The queen remained behind as was proper, ruled as regent in
his place, suffered with exemplary patience the slow days and months until she
was brought to bed of the king’s heir.

Well might she be patient. She had no husband there to vex
her. She greeted news of victories with what seemed to be honest joy, and sent
felicitations as a queen should, and with them such gold and provisions and
reinforcements as he asked for. She was a very perfect queenly queen.

She could afford to be generous. He had not taken Isis with
him to the war, though she had begged and schemed and done everything in her
power to persuade him. She had even—the little fool—tried to enlist the queen’s
aid. Hatshepsut declined, smiling as demurely as Isis herself, murmuring, “War is
no place for a woman—he himself has said it.”

And maybe she took care to remind the king of that.
Certainly, when he rode away, Isis stood with the rest of his servants and his
concubines, and watched him go. It was ill luck to weep for a man who went off
to war; but her great eyes swam with unshed tears.

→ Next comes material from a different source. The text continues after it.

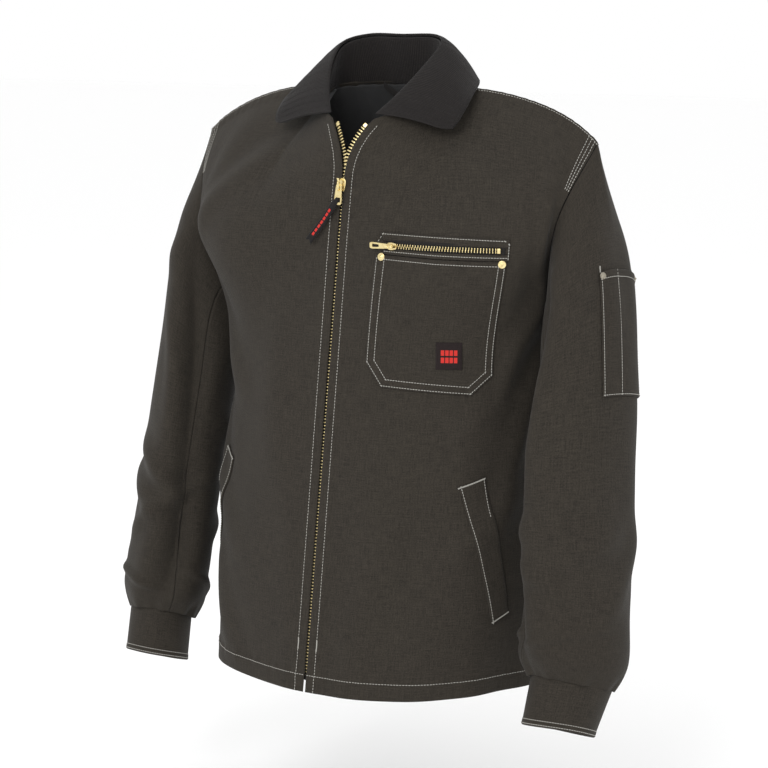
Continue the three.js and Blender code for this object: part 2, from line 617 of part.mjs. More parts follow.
// ---- hang loop --------------------------------------------------------------------------------------
// A flat tape bow at the centre back, inside the neck, sewn down at both ends.
const LOOP = { half: 30, drop: 14, wide: 7, thick: 1.2, y: 23.6, z: 60 };
const bow = new THREE.Shape();
bow.moveTo(-LOOP.half, LOOP.z);
bow.quadraticCurveTo(0, LOOP.z - 2 * LOOP.drop, LOOP.half, LOOP.z);
bow.lineTo(LOOP.half, LOOP.z - LOOP.wide);
bow.quadraticCurveTo(0, LOOP.z - LOOP.wide - 2 * LOOP.drop, -LOOP.half, LOOP.z - LOOP.wide);
const loop = new THREE.ExtrudeGeometry(bow, { depth: LOOP.thick, bevelEnabled: false, curveSegments: 10 });
loop.rotateX(Math.PI / 2);
loop.translate(0, LOOP.y, 0);
add("hang_loop", "tape", loop);

export default jacket;
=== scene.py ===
import json
import math

import bmesh
import bpy
import numpy as np
from mathutils import Matrix, Vector


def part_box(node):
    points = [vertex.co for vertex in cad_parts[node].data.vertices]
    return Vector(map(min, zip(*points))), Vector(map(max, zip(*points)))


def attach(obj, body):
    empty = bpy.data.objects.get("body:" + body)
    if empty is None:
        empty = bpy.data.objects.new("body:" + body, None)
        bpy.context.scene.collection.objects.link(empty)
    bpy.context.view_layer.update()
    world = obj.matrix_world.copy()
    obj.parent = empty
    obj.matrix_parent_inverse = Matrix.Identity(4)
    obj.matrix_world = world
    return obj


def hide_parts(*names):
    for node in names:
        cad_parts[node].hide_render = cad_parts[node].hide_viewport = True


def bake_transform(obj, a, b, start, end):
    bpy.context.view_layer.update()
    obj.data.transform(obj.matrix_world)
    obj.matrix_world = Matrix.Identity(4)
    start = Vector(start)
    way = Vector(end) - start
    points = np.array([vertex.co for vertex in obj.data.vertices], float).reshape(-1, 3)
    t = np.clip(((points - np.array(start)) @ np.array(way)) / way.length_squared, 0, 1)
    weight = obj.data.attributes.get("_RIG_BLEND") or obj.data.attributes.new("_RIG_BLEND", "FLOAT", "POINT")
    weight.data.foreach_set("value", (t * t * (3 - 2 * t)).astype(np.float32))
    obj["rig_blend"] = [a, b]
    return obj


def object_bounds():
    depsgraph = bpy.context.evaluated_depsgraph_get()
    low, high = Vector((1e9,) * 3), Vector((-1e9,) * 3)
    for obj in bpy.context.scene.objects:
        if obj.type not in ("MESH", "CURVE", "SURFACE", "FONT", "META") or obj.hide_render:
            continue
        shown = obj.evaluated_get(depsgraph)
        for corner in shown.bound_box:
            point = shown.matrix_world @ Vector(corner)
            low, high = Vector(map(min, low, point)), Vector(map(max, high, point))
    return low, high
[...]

He could not have seen. He had forgotten even the favorite
of his concubines, the greatest solace against the queen’s cold heart. All of
his mind was focused on the war, and on the road that he must travel before he
came to it.

11

In the days of the queen’s gravidity, Senenmut came to
know her perhaps better than he had any right to. She did not settle into the
bovine calm that he had heard was the way of bearing women; but she was less
sharp-tongued than she had been. She had more patience for the exactitudes of
the priestly script, more willingness to accept correction if there was need.